Wendy Scott says people don’t notice when the job is done well. “It looks simple and things run smoothly. That’s part of the art. It’s not enough to mean well.”

Over the next few weeks, a student teacher will get the chance to prove herself at Colleges nursery, for Bainbridge has agreed to work in partnership with Homerton college, Cambridge, on its early-years postgraduate certificate in education course.

It is a first for Bainbridge and a first for Homerton, which has never run this course before. Its 25 guinea pigs have taken advantage of the fact that PGCE students can now specialise in early years instead of a curriculum subject - a change announced in 1998 by the Teacher Training Agency.

They have no doubts about their choice. Susan Miller, a 28-year-old student, says: “I did my degree in history and politics. Then I travelled, mainly around south-east Asia. I came back to get a job with BT, but there was no satisfaction in thinking at the end of he day that I had increased a huge company’s profits.”

She escaped for two mornings a week to work in a reception class, and was hooked after six months. “It was enough time to make an impact on those children and to see them develop.”

Fellow student Katy Kowalski agrees. Aged 29, she is a fine art graduate, specialising in photography and sculpture. The mother of a four-year-old, she is committed to early-years education. “You can make the most impact at the earliest age,” she says. “You are often the first point of contact for children with school and it is vital to get that right.”

A member of the National Campaign for Nursery Education, Katy is pleased that early years is getting more attention and money from the Government. “But the system is still working from the top down and not taking the child as the starting point.”

Most people in early years regard such statements as the essence of good practice, yet they feel that while things have improved under Labour, they are still swimming against a political tide of tests, goals, outcomes and results.

Holly Anderson, Homerton’s joint language co-ordinator who teaches the PGCE students, bemoans the great weight of the curriculum that bears down on colleges. “The pressure is to train students to teach the subject. What has been lost is a reflection on teaching and learning, and particularly on the needs of very young children. It is a great pity that child development isn’t studied in the way it used to be.”

Homerton’s early-years students are encouraged to intepret the curriculum positively, to balance the demands of politicians with the needs of the three to eight-year-olds who will be entrusted to them. They are also encouraged to question and to think - just what they will be doing for their pupils. “They are a challenging group who do not take things at face value,” says Holly Anderson, “and I’m glad that they don’t.”

The students have 36 weeks in which to cover a lot of ground. They spend about half of the time on placements, where another distinctive aspect of the job should become apparent: more than any other classroom teacher, they have to work closely with other staff, mainly nursery nurses and learning support assistants.

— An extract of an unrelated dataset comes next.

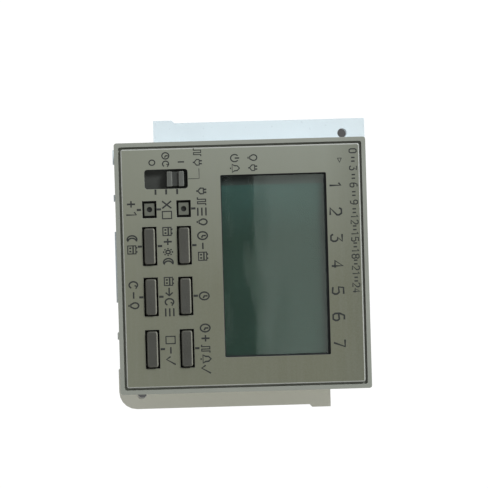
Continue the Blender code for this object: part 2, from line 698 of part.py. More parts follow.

Both Sue Bainbridge and Holly Anderson see nursery nurses as a vital complement to the teacher. According to Ms Bainbridge: “Nursery nurses’ training really does stress looking at the child. For some teachers it is quite a big step from thinking about the curriculum, activities and resources, to actually thinking the child is at the centre of it all.”

One Homerton student who has been “thinking about the child” for four years now is 22-year-old Leah Kemp. She has a degree in early childhood studies from University College Suffolk. While some universities prefer graduates applying for their PGCE courses to have a degree in a national curriculum subject, others are more than happy to accept students such as Leah who have already made a commitment to education.

Leah took a year out before going to Homerton and spent it eventing on her horse, Bonny. Over the next few weeks she may well look back on those months of mud, leather, horseflesh and huge fences as a bit of a holiday.